# Canter tips pls - keeping butt firmly in saddle?!



## KatieLovesJames (10 February 2012)

Any tips for keeping butt firmly in saddle please?

I've recently started riding a lovely poncey dressage pony but I'm really struggling to stay still in the saddle during canter.

I think I'm doing something wrong along the lines of gripping with lower leg pushing canter too quick and out of balance resulting in too much hand being used to contain it, then getting pulled off seat by the too strong/tense contact and then pony immediately grinds to walk because I'm no longer firmly rooted in place!

First test in a couple of weeks so could really do with nailing this soon.

I'm having a lunge lesson in the morning so hopefully that will help work out what on earth I'm doing. Only on the left rein too, I seem to have a degree of control of myself on the right.

Any help to break the cycle welcomed!


----------



## PonyIAmNotFood (10 February 2012)

Sink your weight into your heel, think about someone pulling you up by your hat and tuck your seat bones under. If it only happens on left rein to me that says you might collapse slightly through the left as i do the same with the same outcome. So really pull up through your left side and stretch the leg down. Try a few left leg exercises, pull it up into jockey position, then open the knee from the saddle, hold then drop then repeat.
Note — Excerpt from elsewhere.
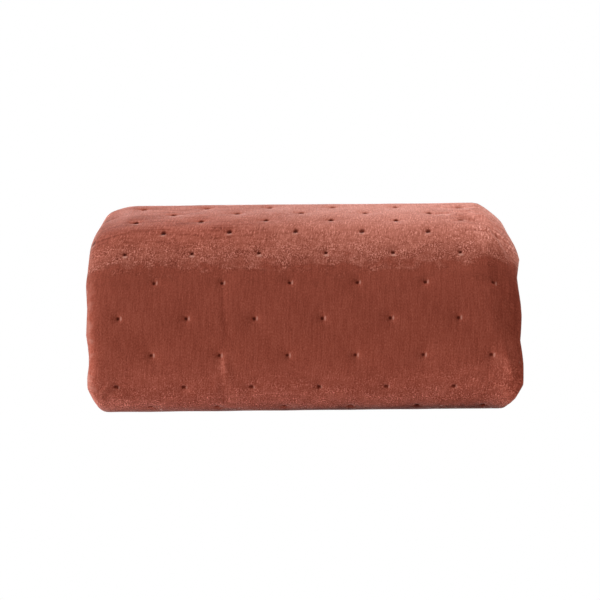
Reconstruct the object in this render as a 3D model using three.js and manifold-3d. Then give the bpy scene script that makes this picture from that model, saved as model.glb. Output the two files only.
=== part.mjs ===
// A folded plush blanket, quilted with small tied dimples.
// One cloth of two plush faces over a thin filling, hemmed all round. It is folded in half twice
// across its width, into a strip of four plies, and then in half three times along its length.
// Millimetres, +Z up. The origin is on the resting surface at the middle of the footprint.
// X runs from end to end of the bundle, and -Y is the front, the smooth outer fold.

import * as THREE from 'three';
import { mergeVertices } from 'three/addons/utils/BufferGeometryUtils.js';
import Module from 'manifold-3d';

// Driving dimensions
const BUNDLE_WIDTH = 448;
const BUNDLE_DEPTH = 270;
const PLY = 5;
const PLY_GAP = 1.1;
const HEM_ROUND = 1.5;
const DIMPLE_PITCH_X = 70.4;
const DIMPLE_PITCH_ALONG = 39;
const DIMPLE_RADIUS = 7;
const DIMPLE_DEPTH = 2.8;
const DIMPLE_SIDES = 6;
const DIMPLE_FREE_END = 16;

// The strip: four plies over each other, at offsets from the strip's middle
const PLIES = 4;
const PLY_PITCH = PLY + PLY_GAP;
const LAYER_PITCH = PLIES * PLY_PITCH;
const STRIP_HALF = (PLIES - 1) * PLY_PITCH / 2 + PLY / 2;
const OUTER_FOLD_RADIUS = 1.5 * PLY_PITCH;
const INNER_FOLD_RADIUS = 0.5 * PLY_PITCH;
const OUTER_FOLD_STEPS = 5;
const INNER_FOLD_STEPS = 4;
const END_X = BUNDLE_WIDTH / 2;
const FREE_EDGE_SHORT = 4;
const INNER_EDGE_SHORT = 9;

// The pile: eight layers of strip, counted from the bottom
const layerHeight = (layer) => STRIP_HALF + (layer - 1) * LAYER_PITCH;
const FRONT_Y = -BUNDLE_DEPTH / 2 + STRIP_HALF;
const BACK_Y = BUNDLE_DEPTH / 2 - STRIP_HALF;
const FIRST_END_Y = BACK_Y + 4;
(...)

If that makes sense.


----------



## Kathyt1 (10 February 2012)

Have a look at these youtube clips of Heather Moffett teaching on her simulator.  Get it right it really does work.  You can practise on your own feet as well by "cantering" and feeling with your hands how your hips and lower back move.

http://www.youtube.com/watch?v=Fbbm_U9MdPc&feature=mfu_in_order&list=UL


----------



## kerilli (10 February 2012)

relaxing your hips and arms (esp elbows), thinking of your legs as being like two wet dishcloths hanging/sticking to the horse's sides, should help. make sure your pelvis is perfectly vertical (perhaps you're slightly on your fork?), the side seams of your breeches should be vertical not angled. you may need to roll your pelvis back a tiny bit to get it upright.
arms wide enough that your torso can go between your elbows if necessary (elbows not pinched inwards in front of you) might help too... difficult to say without seeing a vid, that's all generalisations! good luck with the lunge lesson!


----------



## KatB (10 February 2012)

I've also found thinking of your legs being slightly "frog" shaped, so your knee off the saddle and keeping your legs feeling "Long", combined with making sure your shoulders stay open and everything relaxed. Also, as kerilli has said, keep your elbows next to you, and think of them as feeling heavy, can help your shoulders stay relaxed and open...


----------



## KatieLovesJames (10 February 2012)

Thanks guys. Some fab tips (and really interesting video link) I will try to put some of it into practise in the morning


----------



## MrsMozart (11 February 2012)

Lots of sensible advice 

One of the best bits of advice I ever heard was act as though you're making love to the saddle...


----------



## KatieLovesJames (11 February 2012)

Quick update ... lesson was fab I realised that the tension in my arms was to blame and when I 'moved' my arms more to do some flexions in canter all the tension disappeared from my hips and I could instantly sit quietly.

I am guilty of feeling I'm riding the horse and actually feeling like I'm doing loads but when I look in the mirror I don't seem to be doing anything at all so got butt kicked today on lesson and now instead of 'thinking' I'm riding and just holding the tension in my body I'm actually RIDING the horse, Whoopee! 

Thanks again peeps. This is an invaluable place. 

ps KatB thanks for the frog it really worked although I didn't tell anyone I was imagining being a frog while cantering round ;-)


----------



## Luci07 (11 February 2012)

Also check where you put your weight in the stirrups. If you tend to have your weight bearing on your little toe then you are taking yur leg off and gripping up with your knee. Very easily done!


----------



## GoGallopGirl (12 February 2012)

What I found that helped me was taking your stirrups away and cantering without them and pushing all you weight through your leg as though it was in the stirrup. It also improves on your balance and will sit comfy in the saddle after it


----------